• **Written exercise**:
Beginning at the first line of the data, print each line exactly, stopping after the line that contains "parametric FreeCAD document.".

• **Dataset records**:
☆ ☆ ☆ ☆ ☆

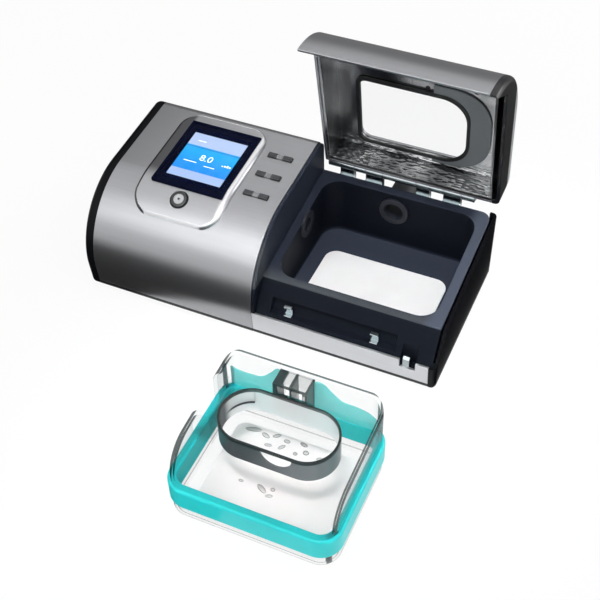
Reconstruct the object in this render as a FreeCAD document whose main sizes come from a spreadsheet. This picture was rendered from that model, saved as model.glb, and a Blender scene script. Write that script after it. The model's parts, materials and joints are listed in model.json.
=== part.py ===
"""A bedside CPAP machine with a heated humidifier, as a parametric FreeCAD document.

Frame: millimetres, +Z up, +X to the right, +Y to the back.  The origin is on the table,
under the middle of the housing.  The lid stands open and the water chamber stands on the
table in front of its well.  One D-shaped section runs the whole length of the machine:
every casing is that section, moved inward or outward by the thickness it needs.
"""
import FreeCAD, Part
import math
import os

import Sketcher
from FreeCAD import Placement, Rotation, Vector

doc = FreeCAD.newDocument("cpap_machine")

# ---------------------------------------------------------------- driving dimensions
DIMENSIONS = (
    # housing
    ("end_left", -145.0), ("end_right", 145.0), ("cap_width", 9.0), ("foot_height", 3.0),
    ("nose_front", -66.5), ("nose_radius", 61.2), ("nose_height", 27.0), ("top_slope", 4.0),
    ("back_face", 68.0), ("back_round", 8.0), ("toe_angle", 6.0), ("wall", 2.4),
    ("split", -1.0), ("divider", 3.0), ("joint_gap", 0.6),
    # humidifier well
    ("tub_right", 141.0), ("tub_back", 66.0), ("strip_top", 24.8),
    ("rim_front", -48.5), ("rim_height", 50.0), ("rim_slope", 7.0),
    ("well_left", 8.5), ("well_right", 133.5), ("well_front", -43.5), ("well_back", 59.5),
    ("well_floor", 12.0), ("well_round", 15.0), ("plate_thick", 1.5),
    # lid and hinge
    ("hinge_back", 72.2), ("hinge_height", 69.5), ("barrel_radius", 3.5), ("pin_radius", 1.5),
    ("open_angle", 86.0), ("lid_left", 3.0), ("lid_right", 139.0), ("liner_inset", 4.2),
    ("window_left", 24.0), ("window_right", 112.0), ("window_front", -8.0), ("window_back", 56.5),
    # display and buttons
    ("deck_left", -111.5), ("deck_right", -37.0), ("deck_front", -45.5), ("deck_back", 57.0),
    ("deck_raise", 3.0), ("deck_round", 16.0), ("deck_edge", 2.8),
    ("bezel_left", -101.5), ("bezel_right", -42.0), ("bezel_front", -14.0), ("bezel_back", 56.5),
    ("bezel_raise", 1.2), ("bezel_border", 6.0),
    ("dial_across", -73.5), ("dial_angle", 24.8), ("dial_radius", 6.4), ("dial_raise", 1.6),
    ("key_across", -21.0), ("key_length", 20.0), ("key_width", 4.4), ("key_raise", 1.4),
    ("key_first", 1.0), ("key_pitch", 22.0),
    # water chamber, standing in front of the well
    ("pot_across", 74.5), ("pot_along", -182.0), ("ring_length", 123.5), ("ring_depth", 101.0),
    ("ring_round", 16.0), ("ring_width", 6.5), ("ring_bottom", 13.0), ("ring_top", 31.0),
    ("cover_top", 66.0), ("cover_nose", 30.0), ("cover_wall", 2.0), ("cover_slope", 4.0),
    ("baffle_across", 74.8), ("baffle_along", -178.4), ("baffle_length", 84.0),
    ("baffle_width", 43.0), ("baffle_drop", 20.0),
    # blower
    ("fan_across", -92.0), ("fan_along", 14.0), ("fan_radius", 26.0), ("volute_radius", 33.0),
    ("fan_floor", 12.0), ("fan_split", 31.0), ("fan_roof", 48.0), ("duct_radius", 8.6),
    ("port_along", 16.0), ("port_height", 50.0), ("hose_radius", 11.0),
)

sheet = doc.addObject("Spreadsheet::Sheet", "dims")


class Size:
    """A number together with the sheet expression that gives it."""

    def __init__(self, value, text):
        self.value = value
        self.text = text

    def __add__(self, other):
        other = as_size(other)
        return Size(self.value + other.value, f"({self.text} + {other.text})")

    def __sub__(self, other):
        other = as_size(other)
        return Size(self.value - other.value, f"({self.text} - {other.text})")

    def __mul__(self, other):
        other = as_size(other)
        return Size(self.value * other.value, f"({self.text} * {other.text})")

    def __truediv__(self, other):
        other = as_size(other)
        return Size(self.value / other.value, f"({self.text} / {other.text})")

    def __radd__(self, other):
        return as_size(other) + self

    def __rsub__(self, other):
        return as_size(other) - self

    def __rmul__(self, other):
        return as_size(other) * self

    def __neg__(self):
        return Size(-self.value, f"(0 - {self.text})")


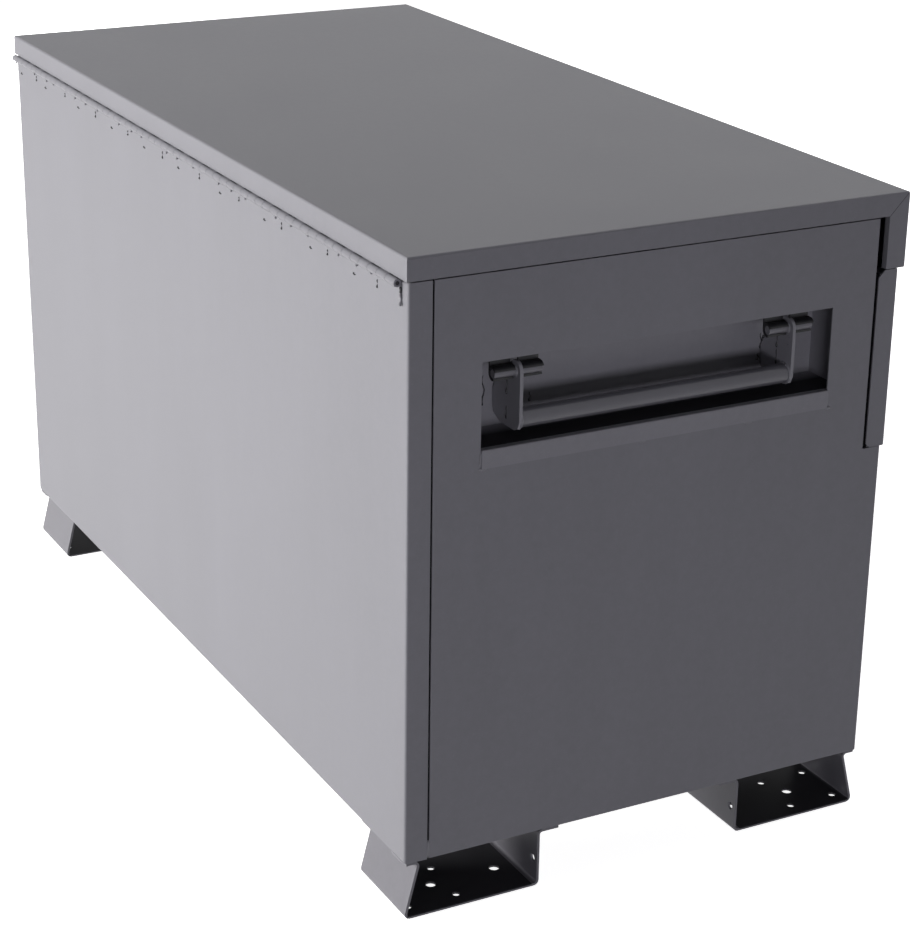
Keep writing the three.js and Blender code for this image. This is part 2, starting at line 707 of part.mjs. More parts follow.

☆ ☆ ☆ ☆ ☆

• **Answer in full**:
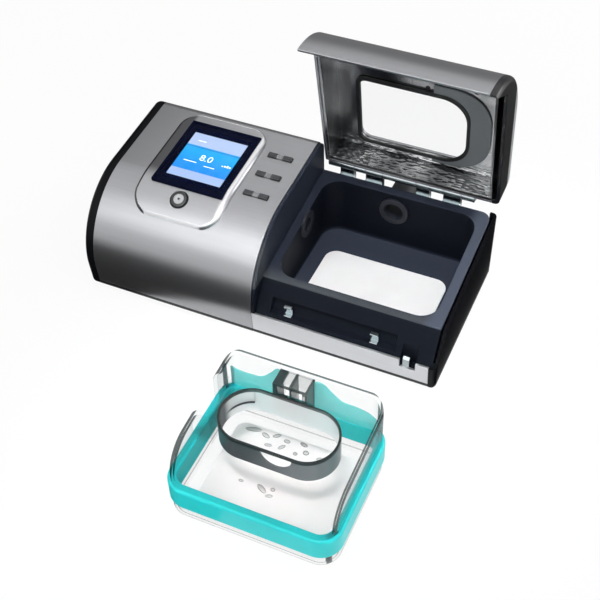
Reconstruct the object in this render as a FreeCAD document whose main sizes come from a spreadsheet. This picture was rendered from that model, saved as model.glb, and a Blender scene script. Write that script after it. The model's parts, materials and joints are listed in model.json.
=== part.py ===
"""A bedside CPAP machine with a heated humidifier, as a parametric FreeCAD document.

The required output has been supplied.